▸ Stated task: Repeat only the lines from the one containing "front_parts()" through the one containing "if empty is", exactly as written, both ends included.

▸ Records for the task:
Begin
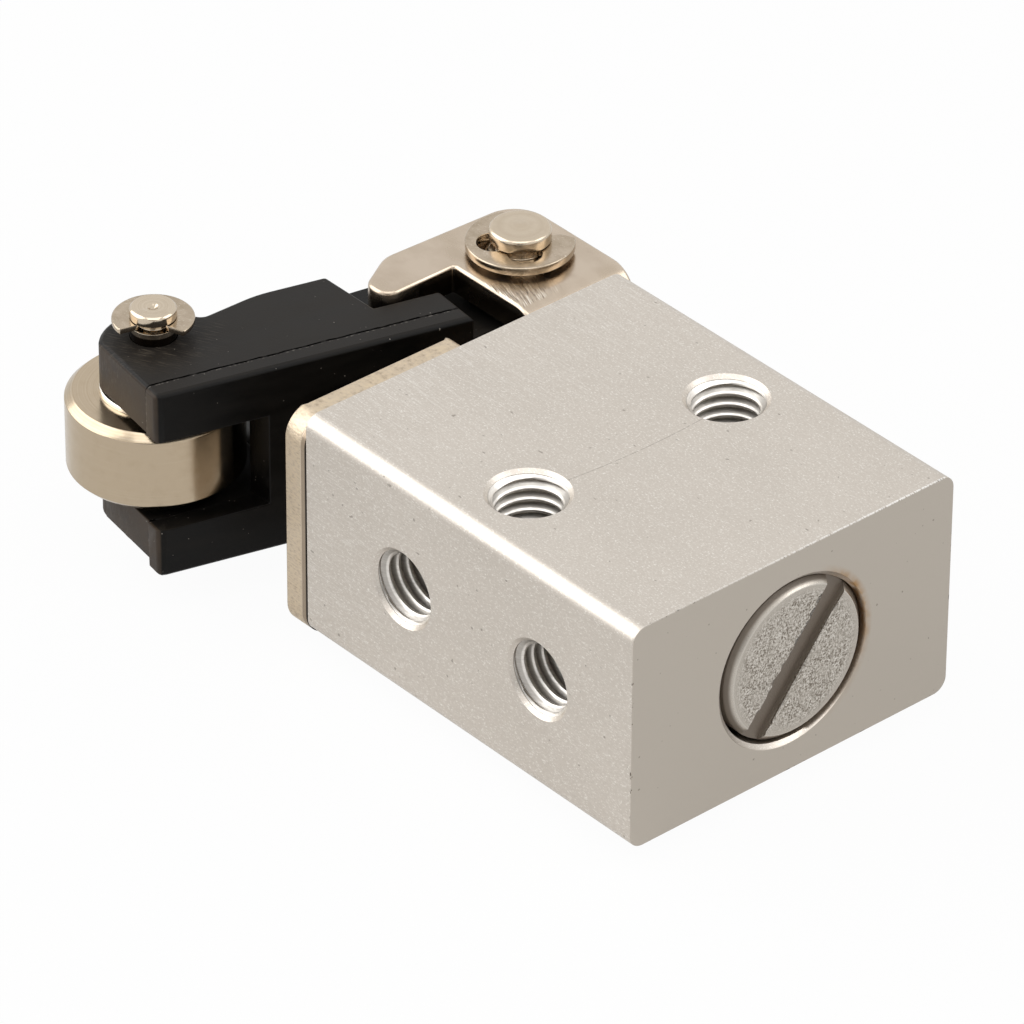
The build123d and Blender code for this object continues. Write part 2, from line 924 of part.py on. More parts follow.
# Every piece is written as its own file
os.makedirs("parts", exist_ok=True)
pieces = [
    valve_body,
    lever_bracket,
    bracket_screws,
    lever,
    roller,
    roller_pin,
    roller_clip,
    pivot_pin,
    pivot_clip,
    guide_bush,
    plunger,
    front_spacer,
    exhaust_seal,
    outlet_cage,
    supply_seal,
    spring_cage,
    spool,
    spring_seat,
    return_spring,
    end_plug,
    plug_o_ring,
]
for piece in pieces:
    export_step(piece.part, f"parts/{piece.part.label}.step")
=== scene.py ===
# %% [markdown]
# # A roller lever air valve
#
# The real thing is a small pneumatic valve: a satin aluminium block, a nickel plated steel bracket bent over one
# end, and a black nylon lever with a steel roller. The solids come ready from the CAD model and never move.
# This lesson dresses them: it rounds their edges, cuts the threads, and gives every surface its real finish.

import json
import math
import random

import bmesh
import bpy
from mathutils import Matrix, Vector

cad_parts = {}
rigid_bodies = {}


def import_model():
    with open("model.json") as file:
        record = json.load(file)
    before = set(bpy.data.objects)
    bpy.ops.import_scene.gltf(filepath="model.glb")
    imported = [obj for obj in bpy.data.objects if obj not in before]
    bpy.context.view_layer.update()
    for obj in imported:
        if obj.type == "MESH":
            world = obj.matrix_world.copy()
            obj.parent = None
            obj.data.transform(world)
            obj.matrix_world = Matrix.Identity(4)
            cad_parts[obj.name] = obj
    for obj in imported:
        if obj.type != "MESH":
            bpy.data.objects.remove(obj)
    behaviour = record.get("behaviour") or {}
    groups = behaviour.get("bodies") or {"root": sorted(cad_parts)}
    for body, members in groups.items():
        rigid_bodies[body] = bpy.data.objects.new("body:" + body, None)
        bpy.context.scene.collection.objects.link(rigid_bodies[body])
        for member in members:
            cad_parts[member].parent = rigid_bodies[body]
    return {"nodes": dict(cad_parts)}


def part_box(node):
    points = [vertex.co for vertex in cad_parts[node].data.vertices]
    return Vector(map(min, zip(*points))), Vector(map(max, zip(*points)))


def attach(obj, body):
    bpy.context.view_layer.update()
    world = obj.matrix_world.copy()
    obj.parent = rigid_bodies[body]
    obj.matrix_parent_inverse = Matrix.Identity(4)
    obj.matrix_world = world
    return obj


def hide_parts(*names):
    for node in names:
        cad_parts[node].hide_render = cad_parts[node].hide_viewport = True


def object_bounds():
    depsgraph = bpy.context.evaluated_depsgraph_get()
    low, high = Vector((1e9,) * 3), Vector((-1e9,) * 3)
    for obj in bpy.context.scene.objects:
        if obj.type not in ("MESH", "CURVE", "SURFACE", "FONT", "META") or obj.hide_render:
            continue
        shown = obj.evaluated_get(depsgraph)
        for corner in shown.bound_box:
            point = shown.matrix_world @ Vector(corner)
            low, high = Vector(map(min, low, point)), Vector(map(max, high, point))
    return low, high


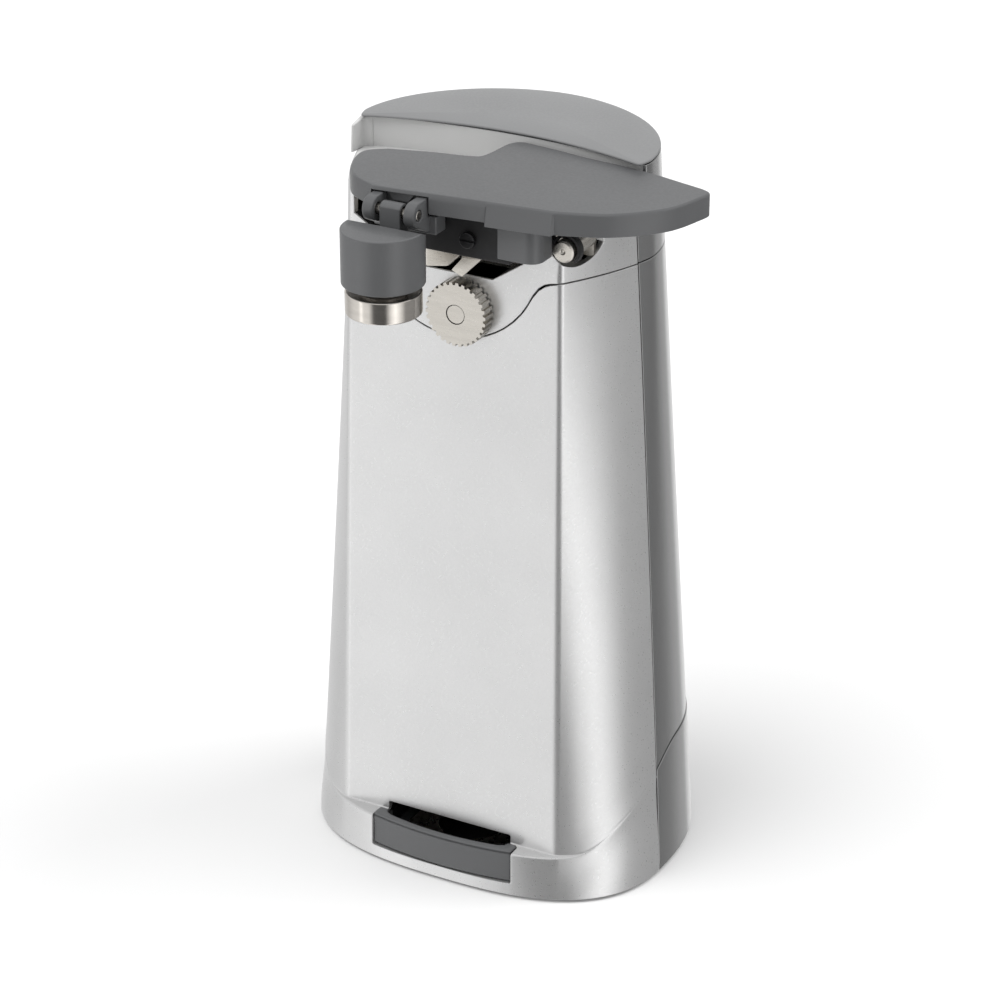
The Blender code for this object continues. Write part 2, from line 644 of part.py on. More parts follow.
def sharpener_and_switch():
    guide = box("sharpener_guide", (-GUIDE_HALF, GUIDE_HALF), GUIDE_Y, GUIDE_Z, BLACK)
    for sign in (-1, 1):
        combine(guide, box(f"cut_knife_slot_{sign}", (sign * 7 - 1.3, sign * 7 + 1.3), (30, 60), (140, 161)))
    body = box("switch_body", (SWITCH[0] - SWITCH_HALF, SWITCH[0] + SWITCH_HALF),
               (SWITCH[1] - SWITCH_HALF, SWITCH[1] + SWITCH_HALF), SWITCH_Z, BLACK)
    combine(body, rod("cut_plunger_hole", SWITCH, (SWITCH_Z[0] + 2, 240), 2.4, "Z"))
    foot = SWITCH_Z[0] + 5
    plunger = rod("switch_plunger", SWITCH, (foot, LEVER_BOTTOM - GAP), 2.0, "Z", GREY, 16)
    set_origin(plunger, (*SWITCH, foot))


def lever_outline():
    """Rounded left end over the magnet, a step back to the wall, and a leaf-shaped right end."""
    left = smooth_path([(-15.6, -54.6), (-26.3, -48.6), (-32.5, -38.5), (-34.5, -28.3), (-28.6, -22.7)], 4)
    neck = smooth_path([(-15.2, -18.9), (-3.0, -16.6), (0.4, -13.8), (1.8, -2.3), (3.8, 1.6), (6.4, 2.6)], 3)
    tail = [(18.7, 1.0), (30.0, -1.1), (44.8, -2.5), (56.6, -4.9), (74.2, -9.8)]
    tip = [(LEVER_TIP_X, -12.4)]
    leaf = smooth_path([(76.0, -14.2), (71.0, -29.9), (58.5, -42.3), (42.7, -48.6)], 5)
    front = [(20.7, -50.8)]
    return left + neck + tail + tip + leaf + front


def lever_parts():
    top = LEVER_BOTTOM - GAP
    left, right = EAR_SPANS["left"], EAR_SPANS["right"]
    lever = extruded("lever", [lever_outline()], (LEVER_BOTTOM, LEVER_TOP), "Z", GREY)
    combine(lever, box("cut_lever_notch", (left[0] - 0.6, right[1] + 0.6), (-62, -51.4),
                       (LEVER_BOTTOM - 2, LEVER_TOP - 1.1)))

    carrier = box("lever_carrier", CARRIER_X, CARRIER_Y, (CARRIER_BOTTOM, top), BLACK)
    nose = [(24, -48), *arc((32.5, -43.5), 4.5, -90, 0, 6), (37, -38.8), (24, -38.8)]
    combine(carrier, extruded("join_carrier_front", [nose], (NOSE_BOTTOM, top), "Z"), "UNION")
    arm = [(20, top), (30, top), *arc(STUD, 6.0, 150, -50, 20), *arc(STUD, STUD_RADIUS + 0.4, -50, 200, 24),
           (33.5, 226.3), (20, 226.3)]
    combine(carrier, extruded("join_carrier_hook", [arm], HOOK_Y), "UNION")
    combine(carrier, box("cut_blade_slot", (8.2, 15.4), (BLADE_Y[0] - GAP, BLADE_Y[1] + GAP), (220, 233.4)))

    blade = [(8.5, 233), (8.5, 222.2), (4.5, 217.5), (8.2, 215.9), (15.1, 222.8), (15.1, 233)]
    extruded("cutter_blade", [blade], BLADE_Y, look=STEEL)
    bar_top = CARRIER_BOTTOM - GAP
    bar = [(-5.3, 216.5), (2.6, 217.9), (7.6, 222.9), (7.6, bar_top), (-5.3, bar_top)]
    extruded("rim_bar", [bar], RIM_BAR_Y, look=STEEL)
    rod("blade_screw", (11.8, 229.5), (-46.2, CARRIER_Y[0] - GAP), 2.6, look=STEEL, sides=16)

    bracket = box("magnet_bracket", (left[0], right[1]), (-51, -45), (231.5, top), GREY)
    ear = [(-51.7, 243.5), *arc(HINGE, 4.2, 90, 230, 10), (-52, 232.5), (-45, 232.5), (-45, top), (-51.7, top)]
    for side, span in EAR_SPANS.items():
        combine(bracket, extruded("join_ear_" + side, [ear, circle(HINGE, PIN_RADIUS + GAP, 12)], span, "X"),
                "UNION")
    rod("magnet_hinge_pin", HINGE, (left[0] + 0.2, right[1] - 0.2), PIN_RADIUS, "X", STEEL, 12)
    for name in ("lever", "lever_carrier", "cutter_blade", "rim_bar", "blade_screw", "magnet_bracket",
                 "magnet_hinge_pin"):
        set_origin(bpy.data.objects[name], (STUD[0], 0, STUD[1]))


def magnet_parts():
    low, top = ARM_Z
    arm = rod("magnet_arm", MAGNET_AXIS, ARM_Z, MAGNET_RADIUS, "Z", GREY, 40)
    slope = [(RIDGE_Y, top + 0.01), (RIDGE_Y, top + 5), (-50, top + 5), (-50, 231.0), (-54.0, 232.4)]
    combine(arm, extruded("cut_rear_facet", [slope], (-40, 40), "X"))
    lug = [*arc(HINGE, 4.0, 150, -30, 10), (-54.6, 226), (-60, 226)]
    combine(arm, extruded("join_lug", [lug], LUG_SPAN, "X"), "UNION")
    combine(arm, rod("cut_pin_bore", HINGE, (-20, 8), PIN_RADIUS + GAP, "X", sides=12))
    set_origin(arm, (0, *HINGE))
    neck = 7.5
    wall_inner = 10.2
    cup_top = CUP_BOTTOM + CUP_HEIGHT
    floor = CUP_BOTTOM + CUP_FLOOR
    profile = [(0, low - GAP), (neck, low - GAP), (neck, cup_top), (CUP_RADIUS, cup_top),
               (CUP_RADIUS, CUP_BOTTOM), (wall_inner, CUP_BOTTOM), (wall_inner, floor), (0, floor)]
    turned("magnet_cup", profile, MAGNET_AXIS, NICKEL)
    rod("magnet_disc", MAGNET_AXIS, (CUP_BOTTOM + 0.4, floor - GAP), wall_inner - 0.4, "Z", FERRITE, 28)


front_parts()
rear_parts()
top_cap()
plinth_parts()
drawer()
frame_plates()
gear_train()
motor()
rotor()
sharpener_and_switch()
lever_parts()
magnet_parts()
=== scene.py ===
"""Looks of an electric can opener: a tapered silver body, a grey cap and lever, a lid magnet, a cutter
and a bottle opener drawer.  Lengths are millimetres about the body's own middle line, with +X to the
right and the front towards -Y; TO_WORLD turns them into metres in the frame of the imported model."""

import json
from math import acos, cos, pi, radians, sin

import bmesh
import bpy
import numpy as np
from mathutils import Matrix, Vector
from mathutils.geometry import delaunay_2d_cdt


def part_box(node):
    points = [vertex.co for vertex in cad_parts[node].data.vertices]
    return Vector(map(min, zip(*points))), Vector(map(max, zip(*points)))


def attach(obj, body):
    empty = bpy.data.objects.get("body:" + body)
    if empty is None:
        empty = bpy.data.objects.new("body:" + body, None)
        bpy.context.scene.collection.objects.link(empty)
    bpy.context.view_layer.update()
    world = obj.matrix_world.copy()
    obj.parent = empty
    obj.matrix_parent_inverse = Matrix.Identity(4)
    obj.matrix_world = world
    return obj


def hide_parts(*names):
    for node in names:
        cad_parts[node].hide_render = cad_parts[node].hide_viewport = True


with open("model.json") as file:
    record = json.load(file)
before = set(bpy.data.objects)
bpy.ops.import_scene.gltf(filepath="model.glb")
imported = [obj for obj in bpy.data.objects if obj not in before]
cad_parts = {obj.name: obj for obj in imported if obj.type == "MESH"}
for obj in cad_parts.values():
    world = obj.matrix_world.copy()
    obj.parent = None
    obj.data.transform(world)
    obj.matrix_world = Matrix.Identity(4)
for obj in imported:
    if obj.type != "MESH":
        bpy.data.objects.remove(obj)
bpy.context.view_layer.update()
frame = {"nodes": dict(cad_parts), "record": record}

MM = 0.001

# Outer skin: straight taper from the plinth to the top, as in the model
SKIN_HEIGHT = 247.3
HALF_WIDTH = (63.2, 50.4)
BACK_DEPTH = (64.2, 44.8)
BACK_POWER = (2.17, 1.87)
FRONT_POWER = (2.67, 1.22)
PANEL_HALF = (39.8, 37.0)
PANEL_Y = (-38.6, -32.8)
FILLET = 1.5
PLINTH_FRONT = 46.0
PLINTH_TOP = 16.6

# Mouldings: the thickness of their sheet, the size of a grid cell and the seams between them
SHEET = 2.2
CELL = (2.0, 3.0)
SHELL_BOTTOM = 1.2
SPLIT_Y = -7.0
SEAM = 0.35
COLLAR_Z = 216.0
APRON_Z = 222.0
APRON_RADIUS = 30.0
REAR_SEAM_FRONT_Z = 39.0
REAR_SEAM_Z = 45.0
REAR_SEAM_Y = 9.0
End
▸ Task response:
front_parts()
rear_parts()
top_cap()
plinth_parts()
drawer()
frame_plates()
gear_train()
motor()
rotor()
sharpener_and_switch()
lever_parts()
magnet_parts()
=== scene.py ===
"""Looks of an electric can opener: a tapered silver body, a grey cap and lever, a lid magnet, a cutter
and a bottle opener drawer.  Lengths are millimetres about the body's own middle line, with +X to the
right and the front towards -Y; TO_WORLD turns them into metres in the frame of the imported model."""

import json
from math import acos, cos, pi, radians, sin

import bmesh
import bpy
import numpy as np
from mathutils import Matrix, Vector
from mathutils.geometry import delaunay_2d_cdt


def part_box(node):
    points = [vertex.co for vertex in cad_parts[node].data.vertices]
    return Vector(map(min, zip(*points))), Vector(map(max, zip(*points)))


def attach(obj, body):
    empty = bpy.data.objects.get("body:" + body)
    if empty is None:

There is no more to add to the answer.